Authorship of a scientific publication and inventorship of a patented invention

This request for a statement dealt with a medical researcher’s rights to a research group’s findings after the researcher had been dismissed from the group. The GSP violation complaint dealt with issues associated with the authorship of work performed in the research group ten years earlier and intended for use in a PhD thesis.

The university’s preliminary inquiry found the allegation to be groundless. A full investigation also verified as groundless the claim that the researcher in question should have, on the basis of research group membership, been named as an inventor of an invention patented by the leaders of the research group. The team appointed by the university to investigate the GSP violation claim emphasised that researchers must immediately notify their employer if they have made an invention and that the requirements posed on a researcher for inclusion in a patented invention are more demanding that those applied to authorship of a scientific article.

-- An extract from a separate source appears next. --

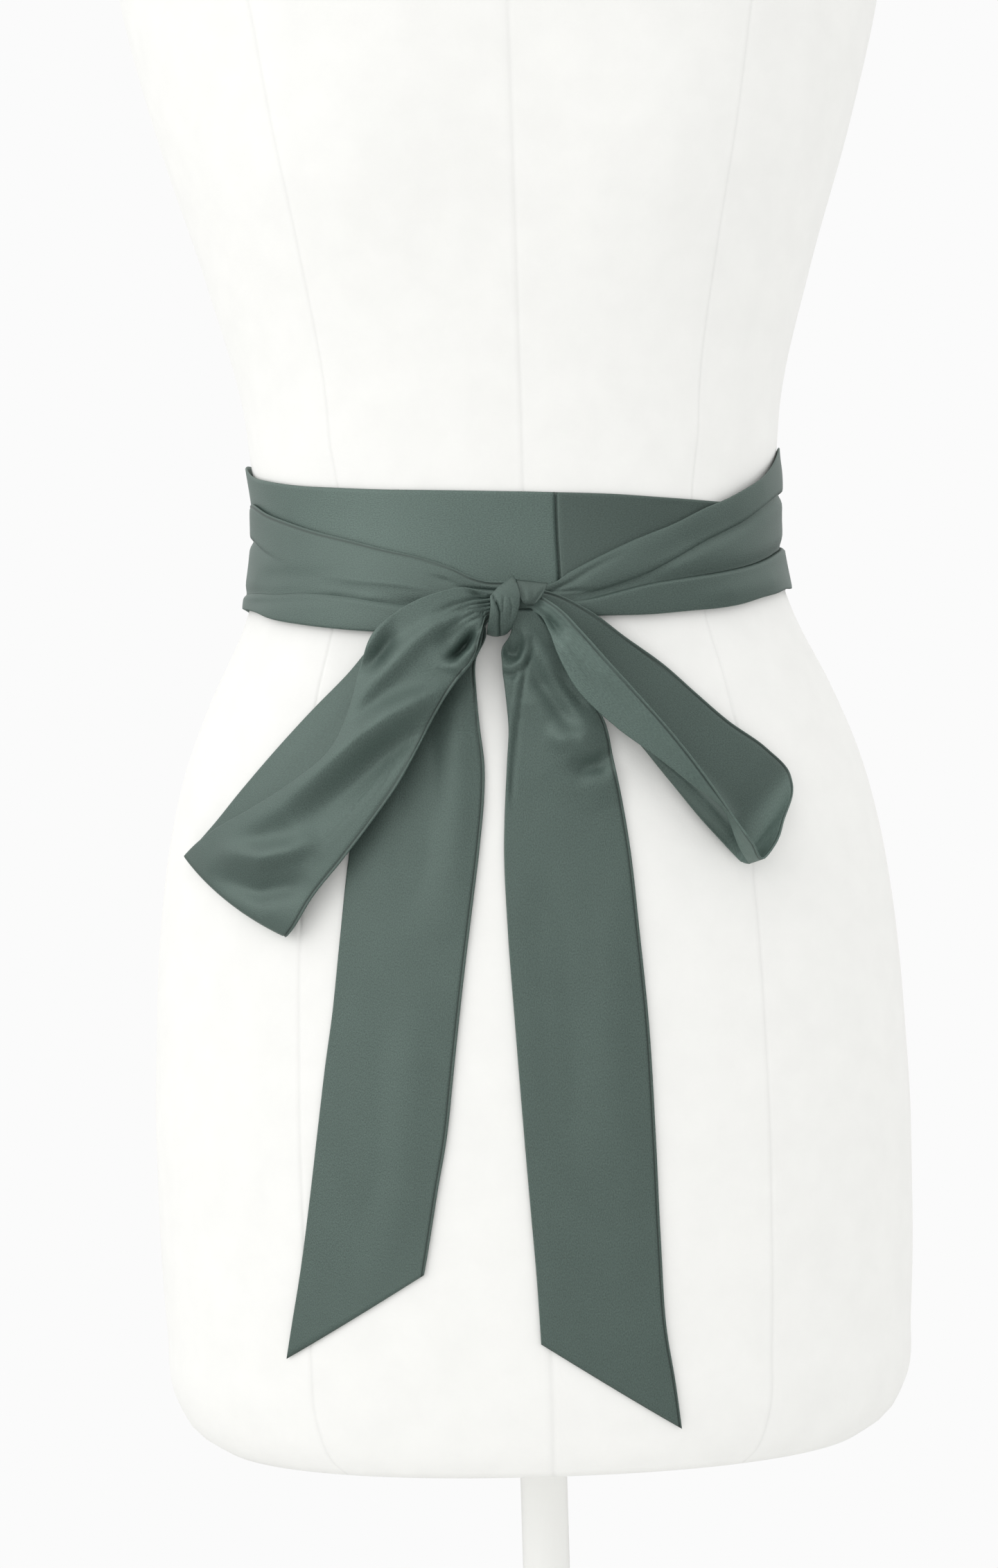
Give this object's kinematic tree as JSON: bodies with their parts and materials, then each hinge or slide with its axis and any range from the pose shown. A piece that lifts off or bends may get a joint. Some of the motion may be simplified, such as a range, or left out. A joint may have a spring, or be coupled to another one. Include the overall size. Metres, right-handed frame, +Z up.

The Advisory Board took the view that the implemented investigation had not revealed facts, which would have verified an occurrence of a GSP violation. The Advisory Board’s statement did, however, point out that good scientific practice requires a university to make written agreements of the rights of each individual member of a research group before the launch of a research project and the recruitment of employees for the group.

The Advisory Board’s statements do not take a stance on issues of patent.

In addition to this, the Advisory Board noted that the GSP investigation had not focused on an article published by the same research group during the course of the investigation that could have been the subject of a separate GSP investigation request.